Saturday, 28 April 2018

Burn the witch!


The comedian –a term you might choose to apply loosely- Mark Meechan, a.k.a. Count Dankula, has been fined £800 after appearing at Airdrie Sheriff Court charged with aggravating religious prejudice. His crime was to post a video on youtube, during which he trained his girlfriend’s dog to respond to the words “gas the Jews” and to perform the Sieg Heil with one of its paws.The video is not particularly funny and it would be easy to argue that it is in bad taste. That, however, is an observation which should only merit a response of ‘so what’?

At the start of the clip, Dankula announces that his aim is to transform the dog from being what his girlfriend regards as the cutest thing in the world –a little pug- into the least cute thing imaginable: a Nazi. But Sheriff Derek O'Carroll found him guilty under the Communications Act of a charge that he posted material which was grossly offensive because it was "anti-Semitic and racist in nature" and was “aggravated by religious prejudice”.

The clip wasn’t sent to anyone in particular; it was uploaded to a server and was only viewable upon demand. And, in spite of Dankula’s explanation of the joke, the context of his words were deemed to be irrelevant. If the context provided by the comedian was irrelevant, then it must surely follow that Sheriff O'Carroll’s use of the phrase “gas the Jews” in court was also anti-Semitic. The only way those words couldn’t be interpreted as anti-Semitic would be if one acknowledged the importance of context. If context is irrelevant, shouldn’t Sheriff O’Carroll be charged too? 

One of the worst things about this case (and there are many bad things) is that other comedians have been willing to throw a fellow traveller under the bus, indifferent or oblivious to their wretched acceptance of a milieu in which the context of words can be deemed irrelevant by the authorities. Just how complacent, stupid or tribal do you have to be in order not to grasp that the creation of such conditions might one day result in your own imprisonment?
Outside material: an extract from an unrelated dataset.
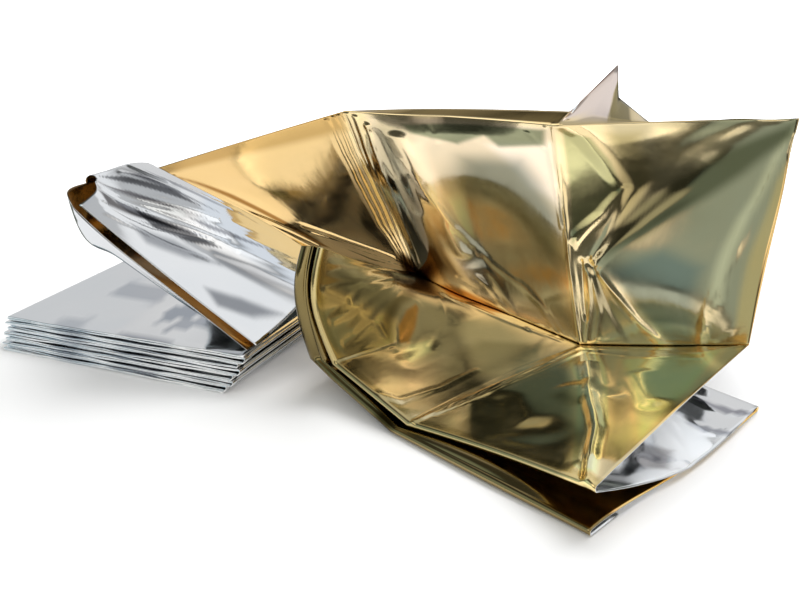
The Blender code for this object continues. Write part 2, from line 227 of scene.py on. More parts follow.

Some have observed that Dankula didn’t get sent to jail and that his fine of £800 will probably be paid by donations from his supporters. Indeed, at the time of writing, his crowd funding page has raised around £114,000 to cover the predicted legal costs of his appeal against the sentence. Such observations are facile and ignore the two main points.

1.      This shouldn't have gone to court. The fact that it did and the way that it did, should set our alarm bells ringing.

2.      The fine is irrelevant, because the process itself is the punishment. The precedent has been set; if you wish to avoid the possibility of a two-year legal battle with its attendant fees, stress and adverse publicity, you had best rein in your online comments, opinions and jokes.

Last week, a young woman from Liverpool was convicted of hate speech for posting the lyrics from Snap Dogg’s track I’m trippin’. One wonders how this can be possible when neither the author nor the publisher of those lyrics have been prosecuted. Nor has any action ever been undertaken against the many folk who sing along with the lyrics at Mr Dogg’s concerts. The person who made the complaint was PC Dominique Walker, who works for the Hate Crime Unit of Merseyside Police. Let’s lay that one out for inspection: A person who gets paid to spot ‘hate crime’ makes a complaint about a ‘hate crime’ incident in which a young woman has quoted lyrics from a song that has been broadcast, promoted  and performed on many occasions.

Perhaps we should acknowledge the possibility (and by that, I mean the probability) that someone who gets paid to spot ‘hate crime’ ought not to be able to bring a ‘hate crime’ complaint against a member of the public.
Perhaps we should acknowledge the possibility (and by that I mean the probability) that it is in PC Dominique Walker’s professional interests to find and prosecute examples of ‘hate crime’ in the same way that it was in the best interests of witch-finders in the 17th century to find and prosecute witches.       

Anyone who can look upon these prosecutions with equanimity should consider the possibility (and by that I mean the probability) that one day it might not be ‘reasonable’ folk who happen to share their views who will get to exercise this kind of capricious authority. Perhaps they should try and envisage a world in which the most reprehensible people imaginable have been granted the power to behave as the police and the courts have behaved in these cases.

In a mature democracy, people who make frivolous accusations of ‘hate crime’ would be ignored and considered ridiculous. Personally, I’d favour a more remedial treatment, perhaps involving them being marched through town, put in the stocks and pelted with rotten fruit.

But we can’t claim to live in a mature democracy when the actions of the authorities are edging us ever closer to an age in which that ‘stocks and rotten fruit’ option might begin to look like a quaint remnant of a golden age of progressive enlightenment.